Ofiary z ludzi w imię zażegnania gniewu bogów promowały kultury demoniczne, takie jak Aztecy, Kartagińczycy, czy wyznawcy boginii Kali w Indiach.
Bóg, przynajmniej ten znany Żydom i Chrześcijanom nie wymaga byśmy się mordowali wzajemnie i składali krwawe ofiary.
Próba pokazania związku dwóch mężczyzn jako pięknej i kochającej się rodziny rozmija się z realnymi statystykami, gdyż większość osób homoseksualnych ma statystycznie powyżej 20 partnerów seksualnych rocznie i naprawdę mały procent tworzy tzw. "stabilne związki".
Reżyser tego filmu był do tej pory jednym z moich najlepszych reżyserów, ale ten film musiałem po 15 minutach oglądać na podglądzie.

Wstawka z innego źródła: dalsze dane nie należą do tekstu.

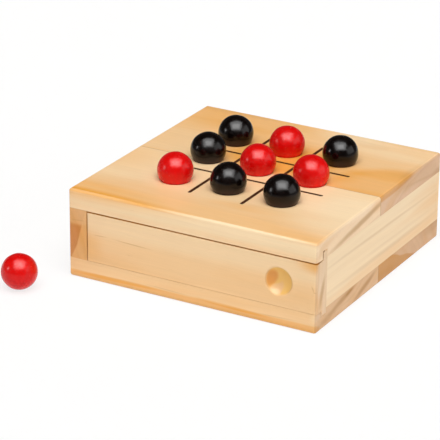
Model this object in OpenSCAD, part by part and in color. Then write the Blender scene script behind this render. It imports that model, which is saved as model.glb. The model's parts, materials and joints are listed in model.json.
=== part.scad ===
// Wooden tic-tac-toe box: a board with nine ball hollows over a store that a sliding front panel closes.
// The origin is the middle of the underside. The panel faces -Y and slides out towards +X.

/* [Box] */
// Width of the box, left to right
box_w = 150; // [135:1:200]
// Depth of the box, front to back
box_d = 150; // [135:1:200]
// Thickness of the top boards
top_t = 11; // [10:0.5:16]
// Thickness of the bottom boards
bottom_t = 11; // [8:0.5:16]
// Height of the walls between the top and bottom boards
wall_h = 28.8; // [24:0.1:50]
// Thickness of the side and rear walls
wall_t = 11.3; // [7:0.1:14]
// How far the glue seam in the top and bottom boards lies behind the middle
seam_back = -1.5; // [-8:0.5:8]
// Radius of the sanded outer edges
edge_r = 1.5; // [0.5:0.25:2.5]

/* [Sliding panel] */
// Thickness of the board lips that hold the panel's tongues in
lip_t = 6.5; // [4:0.25:8]
// Thickness of the panel's upper tongue
tongue_t = 4.4; // [2.5:0.1:5]
// Height of the tongue in the top boards' groove
top_tongue_h = 4; // [2.5:0.25:5]
// Height of the tongue in the bottom boards' groove
bottom_tongue_h = 2.8; // [2:0.2:4]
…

Nie mam nic do osób homoseksualnych, ani nawet do filmów o nich - o ile nie koloryzują ich problemów, które nota bene nie są związane z genetyką, a z zaburzeniami rozwoju w okresie dziecięcym - przynajmniej tak twierdzi wielu specjalistów razem z dr Freudem - Jeden film nt. temat w którym grał Ian McKellen, jeden z moich ulubionych aktorów, też homoseksualista bardzo dobrze obrazowało to środowisko.

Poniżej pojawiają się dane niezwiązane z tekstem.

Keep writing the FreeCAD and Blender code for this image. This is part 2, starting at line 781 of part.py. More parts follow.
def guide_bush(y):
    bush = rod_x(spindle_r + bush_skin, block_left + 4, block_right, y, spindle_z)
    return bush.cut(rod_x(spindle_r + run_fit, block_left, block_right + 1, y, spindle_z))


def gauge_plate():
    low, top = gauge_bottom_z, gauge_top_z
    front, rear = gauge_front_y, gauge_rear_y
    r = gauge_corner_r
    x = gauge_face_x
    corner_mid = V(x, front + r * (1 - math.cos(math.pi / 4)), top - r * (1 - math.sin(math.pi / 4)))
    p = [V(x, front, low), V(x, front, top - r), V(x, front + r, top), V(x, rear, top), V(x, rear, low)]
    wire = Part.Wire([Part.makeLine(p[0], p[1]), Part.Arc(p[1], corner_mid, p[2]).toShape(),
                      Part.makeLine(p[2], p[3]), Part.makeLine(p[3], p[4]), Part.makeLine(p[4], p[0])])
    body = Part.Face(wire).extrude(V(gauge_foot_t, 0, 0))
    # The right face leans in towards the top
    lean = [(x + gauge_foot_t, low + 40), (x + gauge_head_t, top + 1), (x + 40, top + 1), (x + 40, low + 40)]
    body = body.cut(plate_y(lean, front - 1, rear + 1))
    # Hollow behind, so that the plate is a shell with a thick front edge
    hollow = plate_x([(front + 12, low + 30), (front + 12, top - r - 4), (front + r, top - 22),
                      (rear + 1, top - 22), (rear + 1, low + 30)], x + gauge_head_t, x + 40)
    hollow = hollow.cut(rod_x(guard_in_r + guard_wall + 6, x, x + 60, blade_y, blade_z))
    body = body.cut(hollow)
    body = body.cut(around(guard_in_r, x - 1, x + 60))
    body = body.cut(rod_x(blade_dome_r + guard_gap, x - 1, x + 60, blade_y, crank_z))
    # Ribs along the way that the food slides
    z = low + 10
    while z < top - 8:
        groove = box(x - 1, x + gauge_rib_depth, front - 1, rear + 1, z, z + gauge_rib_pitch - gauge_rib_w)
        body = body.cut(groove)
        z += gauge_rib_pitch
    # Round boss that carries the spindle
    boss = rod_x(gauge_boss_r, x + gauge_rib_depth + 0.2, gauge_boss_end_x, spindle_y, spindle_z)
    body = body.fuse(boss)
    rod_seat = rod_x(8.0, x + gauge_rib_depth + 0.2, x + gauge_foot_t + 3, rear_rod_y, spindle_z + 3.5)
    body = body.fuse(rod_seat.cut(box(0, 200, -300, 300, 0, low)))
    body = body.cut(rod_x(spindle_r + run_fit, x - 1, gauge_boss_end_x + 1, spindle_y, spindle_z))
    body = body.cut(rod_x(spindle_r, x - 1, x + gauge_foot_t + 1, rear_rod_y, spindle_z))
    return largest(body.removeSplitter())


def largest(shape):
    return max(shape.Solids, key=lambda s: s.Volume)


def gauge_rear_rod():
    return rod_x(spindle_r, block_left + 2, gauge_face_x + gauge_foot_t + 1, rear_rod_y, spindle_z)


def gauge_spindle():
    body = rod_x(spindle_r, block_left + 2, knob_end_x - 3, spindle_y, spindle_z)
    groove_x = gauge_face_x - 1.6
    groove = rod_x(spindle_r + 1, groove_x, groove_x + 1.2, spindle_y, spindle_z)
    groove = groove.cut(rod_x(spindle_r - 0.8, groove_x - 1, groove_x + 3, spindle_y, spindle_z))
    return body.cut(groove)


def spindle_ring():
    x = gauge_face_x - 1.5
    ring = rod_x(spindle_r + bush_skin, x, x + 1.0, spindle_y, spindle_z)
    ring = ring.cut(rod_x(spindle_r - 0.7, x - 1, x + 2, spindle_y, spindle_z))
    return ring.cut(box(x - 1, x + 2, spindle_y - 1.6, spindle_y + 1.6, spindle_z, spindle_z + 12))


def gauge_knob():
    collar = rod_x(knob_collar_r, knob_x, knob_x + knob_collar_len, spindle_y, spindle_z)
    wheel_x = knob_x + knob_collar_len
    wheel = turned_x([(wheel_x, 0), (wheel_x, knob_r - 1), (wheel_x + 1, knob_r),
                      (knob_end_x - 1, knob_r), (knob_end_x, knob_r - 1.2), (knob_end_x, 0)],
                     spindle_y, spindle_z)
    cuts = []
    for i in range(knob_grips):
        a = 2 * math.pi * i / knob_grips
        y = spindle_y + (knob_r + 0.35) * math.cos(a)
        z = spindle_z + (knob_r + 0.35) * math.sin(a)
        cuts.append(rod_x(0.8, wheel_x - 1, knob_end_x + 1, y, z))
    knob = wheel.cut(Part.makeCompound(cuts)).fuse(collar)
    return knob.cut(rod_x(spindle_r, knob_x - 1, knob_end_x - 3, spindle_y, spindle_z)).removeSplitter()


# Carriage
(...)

Niestety film jest podróżą bardzo mroczną i całkowicie oderwaną od rzeczywistości.
Bazuje na wątkach demonicznych i składaniu ofiar z ludzi.
Najsłabszy i pierwszy kiepski film jaki miałem okazję obejrzeć u tego reżysera.
Nawet świetnie dobrani aktorzy i gra aktorska go nie uratowały.